Following cable network A&E’s impetuous suspension of reality star Phil Robertson, fans of “Duck Dynasty” and free speech advocates sprang to his defense. Robertson was placed on an indefinite hiatus after expressing a biblical view of homosexuality during an interview with GQ Magazine.
Public response was swift and overwhelmingly in support of the Louisiana preacher and founder of hunting supply manufacturer Duck Commander. The Western Center for Journalism sent more than 40,000 petitions directly to network executives in the days following the controversy.
In an about face announced Friday, A&E rescinded Robertson’s suspension and has welcomed him back to the most popular reality program on cable television. Of course, the huge groundswell of support likely played a pivotal role in the decision.

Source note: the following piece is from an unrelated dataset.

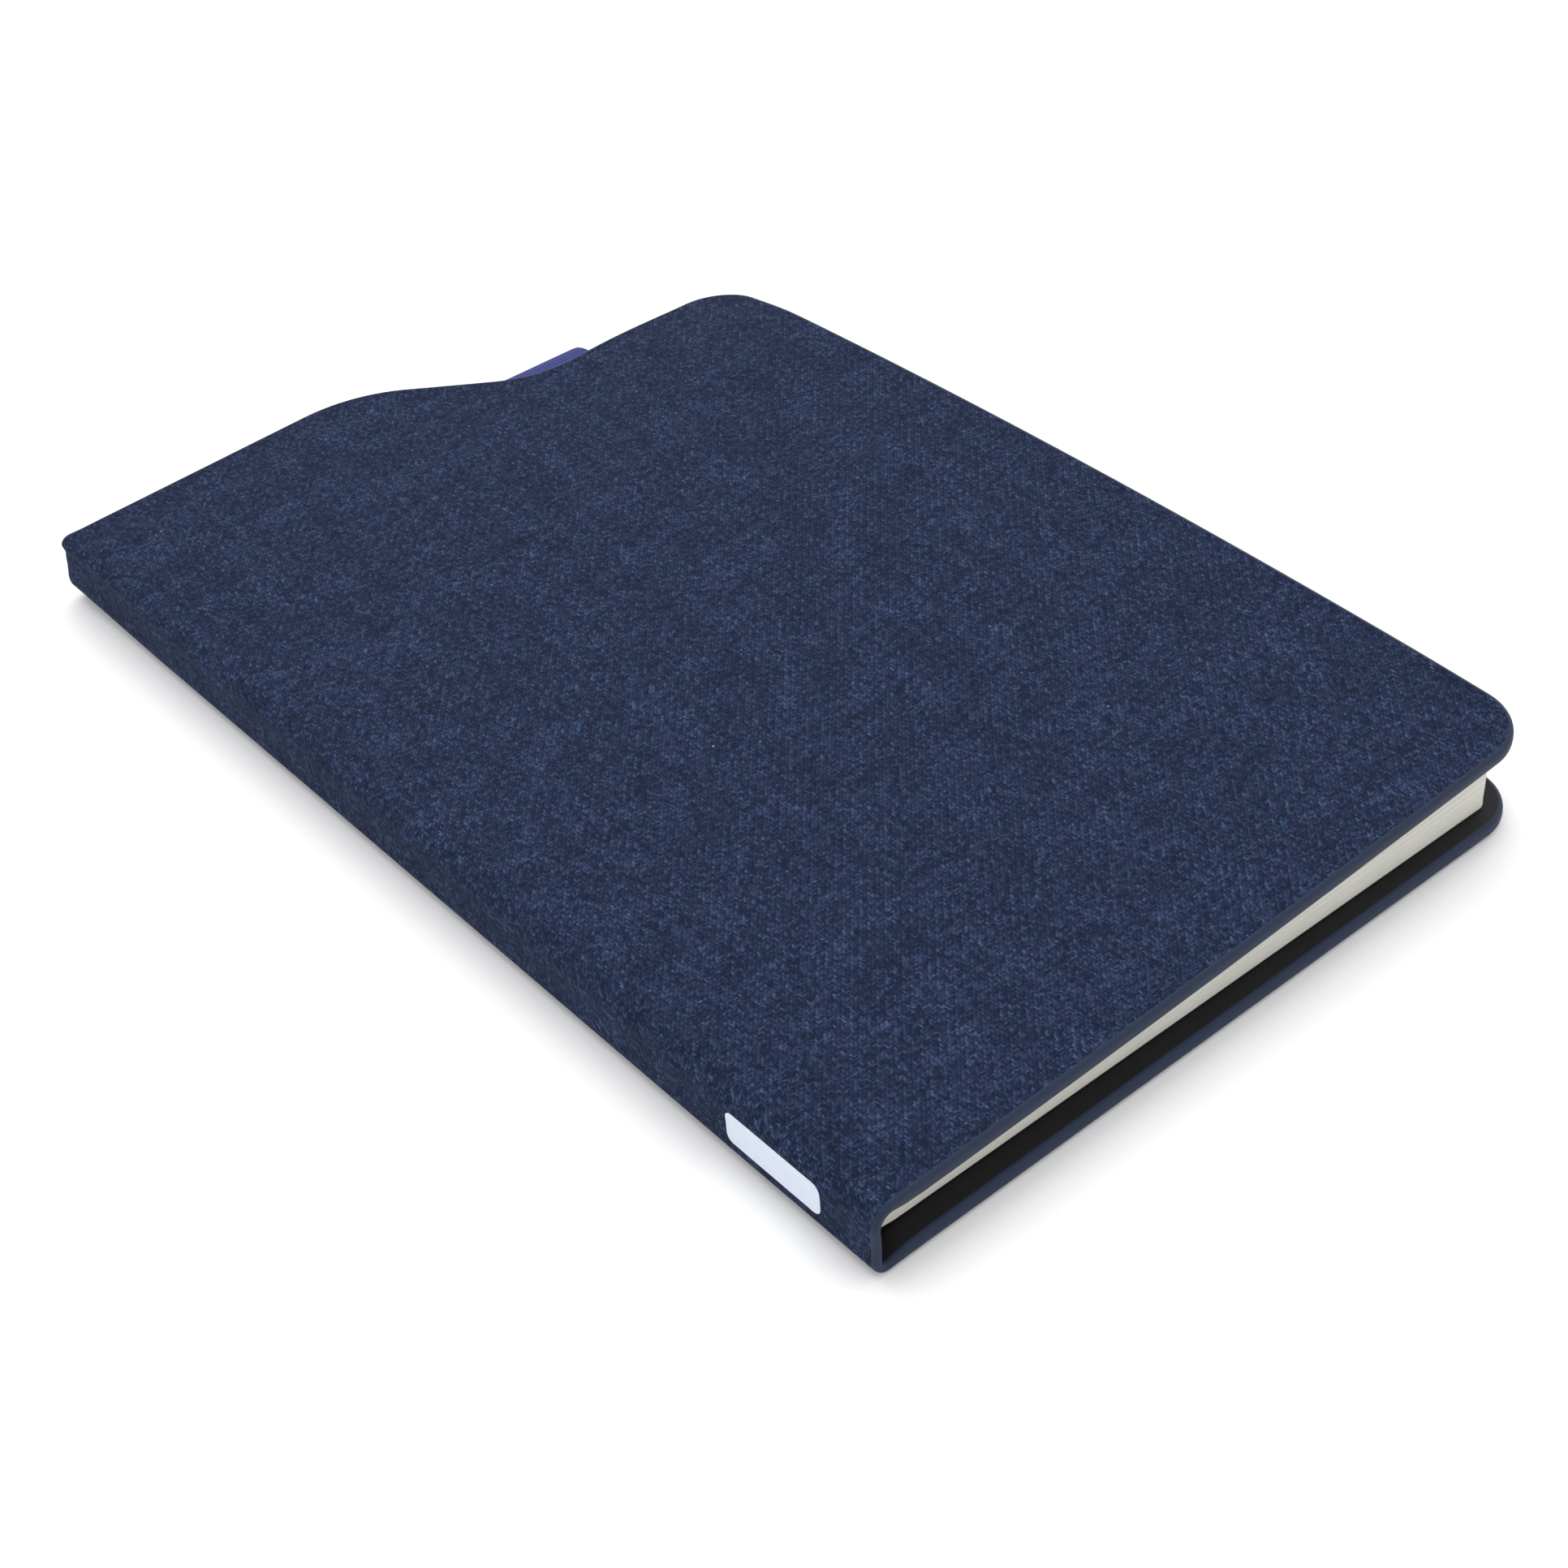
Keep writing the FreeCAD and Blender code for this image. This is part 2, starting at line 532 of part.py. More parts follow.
def pen_loop():
    """A flat band of elastic: an oval loop that stands in the step of the head edge, and a tab
    held between the back cover's board and its pastedown. The pen goes through along X."""
    body = new_body("pen_loop")
    near = FreeCAD.Vector(0, 0, 1)
    across, across_rule = sized("Sizes.loop_depth/2")
    tall, tall_rule = sized("Sizes.loop_tall/2")
    band = size("band_thickness")
    middle_y = HALF_LENGTH - size("head_step") + size("loop_inner_gap") + across
    middle_rule = ("Sizes.cover_length / 2 - Sizes.head_step + Sizes.loop_inner_gap"
                   " + Sizes.loop_depth / 2")
    ring = new_sketch(body, "loop_section", "YZ_Plane")
    rule = Sketcher.Constraint
    flat = across - tall
    for index, radius in enumerate((tall, tall - band)):
        first = 4 * index
        ring.addGeometry([
            Part.ArcOfCircle(Part.Circle(FreeCAD.Vector(middle_y + flat, tall, 0), near, radius),
                             -math.pi / 2, math.pi / 2),
            Part.LineSegment(FreeCAD.Vector(middle_y + flat, tall + radius, 0),
                             FreeCAD.Vector(middle_y - flat, tall + radius, 0)),
            Part.ArcOfCircle(Part.Circle(FreeCAD.Vector(middle_y - flat, tall, 0), near, radius),
                             math.pi / 2, 3 * math.pi / 2),
            Part.LineSegment(FreeCAD.Vector(middle_y - flat, tall - radius, 0),
                             FreeCAD.Vector(middle_y + flat, tall - radius, 0)),
        ])
        for step in range(4):
            ring.addConstraint(rule("Tangent", first + step, 2, first + (step + 1) % 4, 1))
        ring.addConstraint(rule("Horizontal", first + 1))
        name = ("outer", "inner")[index]
        thinner = "" if index == 0 else " - Sizes.band_thickness"
        bind(ring, rule("Radius", first, radius), name, tall_rule.replace("/2", " / 2") + thinner)
        for end, x_rule in ((0, " + "), (2, " - ")):
            half = "(Sizes.loop_depth / 2 - Sizes.loop_tall / 2)"
            place = middle_y + (flat if end == 0 else -flat)
            bind(ring, rule("DistanceX", -1, 1, first + end, 3, place), f"{name}_{'far' if end == 0 else 'near'}",
                 middle_rule + x_rule + half)
        bind(ring, rule("DistanceY", -1, 1, first, 3, tall), f"{name}_height", "Sizes.loop_tall / 2")
    pad(body, ring, "loop_pad", "Sizes.loop_width", both_ways=True)
    tab = new_sketch(body, "tab_outline", "YZ_Plane")
    draw_rectangle(
        tab,
        sized(f"{LOW_HEAD} - Sizes.tab_length"),
        sized("Sizes.cover_thickness - Sizes.pastedown_thickness - Sizes.tab_thickness"),
        sized(f"{LOW_HEAD} + Sizes.loop_inner_gap + Sizes.band_thickness"),
        sized("Sizes.cover_thickness - Sizes.pastedown_thickness"),
    )
    pad(body, tab, "tab_pad", "Sizes.loop_width", both_ways=True)
    where = FreeCAD.Vector(SPINE_FACE + size("loop_centre"), 0, 0)
    body.Placement = FreeCAD.Placement(where, FreeCAD.Rotation())


def named_pieces():
    """Every object that is a piece of the book: the bodies, and the loose primitives."""
    loose = ("spine_board", "spine_lining", "mull", "sewing_thread")
    bodies = [entry for entry in doc.Objects if entry.TypeId == "PartDesign::Body"]
    return bodies + [doc.getObject(name) for name in loose]


def check_document():
    for entry in doc.Objects:
        if "Invalid" in entry.State or "Error" in entry.State:
            raise RuntimeError(f"{entry.Label} failed: {entry.State}")
    for piece in named_pieces():
        if piece.Shape.isNull() or not piece.Shape.isValid() or not piece.Shape.Solids:
            raise RuntimeError(f"{piece.Label} has no valid solid")


back_cover()
front_cover()
spine()
joints()
page_stack()
binding()
pen_loop()
doc.recompute()
check_document()

os.makedirs(OUT, exist_ok=True)
for piece in named_pieces():
    piece.Shape.exportStep(f"{OUT}/{piece.Label}.step")
    bounds = piece.Shape.BoundBox
    print(f"{piece.Label:20s} {len(piece.Shape.Solids)} solid(s) {piece.Shape.Volume:9.1f} mm3"
          f"  x {bounds.XMin:7.2f} {bounds.XMax:7.2f}  y {bounds.YMin:7.2f} {bounds.YMax:7.2f}"
          f"  z {bounds.ZMin:6.2f} {bounds.ZMax:6.2f}")
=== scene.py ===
import math

import bpy
import numpy as np
from mathutils import Euler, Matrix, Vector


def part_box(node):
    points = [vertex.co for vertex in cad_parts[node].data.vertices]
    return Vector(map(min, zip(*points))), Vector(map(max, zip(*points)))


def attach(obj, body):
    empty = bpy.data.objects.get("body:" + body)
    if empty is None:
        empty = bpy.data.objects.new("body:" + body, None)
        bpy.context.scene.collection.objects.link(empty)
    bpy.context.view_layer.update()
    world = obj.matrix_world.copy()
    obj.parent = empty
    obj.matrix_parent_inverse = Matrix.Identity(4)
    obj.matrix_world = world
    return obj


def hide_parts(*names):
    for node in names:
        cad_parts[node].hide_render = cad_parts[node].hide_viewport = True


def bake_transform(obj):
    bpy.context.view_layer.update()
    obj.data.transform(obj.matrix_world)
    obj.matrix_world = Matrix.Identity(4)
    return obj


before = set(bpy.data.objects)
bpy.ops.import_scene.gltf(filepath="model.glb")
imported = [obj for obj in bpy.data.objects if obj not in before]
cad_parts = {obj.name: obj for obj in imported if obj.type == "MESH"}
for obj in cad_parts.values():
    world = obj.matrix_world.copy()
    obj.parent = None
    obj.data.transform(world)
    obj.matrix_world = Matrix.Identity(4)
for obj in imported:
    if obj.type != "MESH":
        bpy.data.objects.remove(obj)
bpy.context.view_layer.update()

# ---------------------------------------------------------------------------------------------
# The stage: a pale floor, soft studio light from above and behind, and a camera that looks down
# on the spine and the tail of the book.
# ---------------------------------------------------------------------------------------------
MM = 0.001
FLOOR_REACH, FLOOR_DROP = 4.0, 0.0004
WORLD_LIGHT = 1.05
SUNS = (("key", (0.30, 0.85, 1.30), 60, 1.05), ("fill", (0.9, -0.5, 1.0), 80, 0.35))
LENS, SENSOR = 60.24, 36.0
CAMERA_PLACE = (-0.19943, -0.27116, 0.25913)
CAMERA_TURN = (50.264, 3.666, -40.298)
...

This development can be considered a win for conservatives who continue to battle political correctness any time they express a view not approved by the left. It is a shame that Robertson, who merely paraphrased a passage of 1 Corinthians in his assertion that homosexuality is a sin, has been labeled a bigot and his comments derided as hate speech.
Fortunately, sanity has prevailed. Although the network’s statement reaffirmed A&E does not share Robertson’s views, it also concluded the “Duck Dynasty” clan has become so popular because “they come together to reflect and pray for unity, tolerance and forgiveness.”
In the near future, the network indicated it will engage in a public service campaign to reflect those values.
It is obvious A&E acted impulsively in pandering to homosexual lobbyists who demanded swift and decisive action. In retrospect, it seems the network has felt the repercussions – if not logically, at least financially.
Numerous boycotts of the network have been announced in recent days, which led to a serious ratings nosedive. Even a recent “Duck Dynasty” marathon could not prop up sagging viewer numbers.
In an advertiser-driven industry such as broadcast television, getting executives’ attention by targeting their bottom line is far more effective than appealing to their better judgment.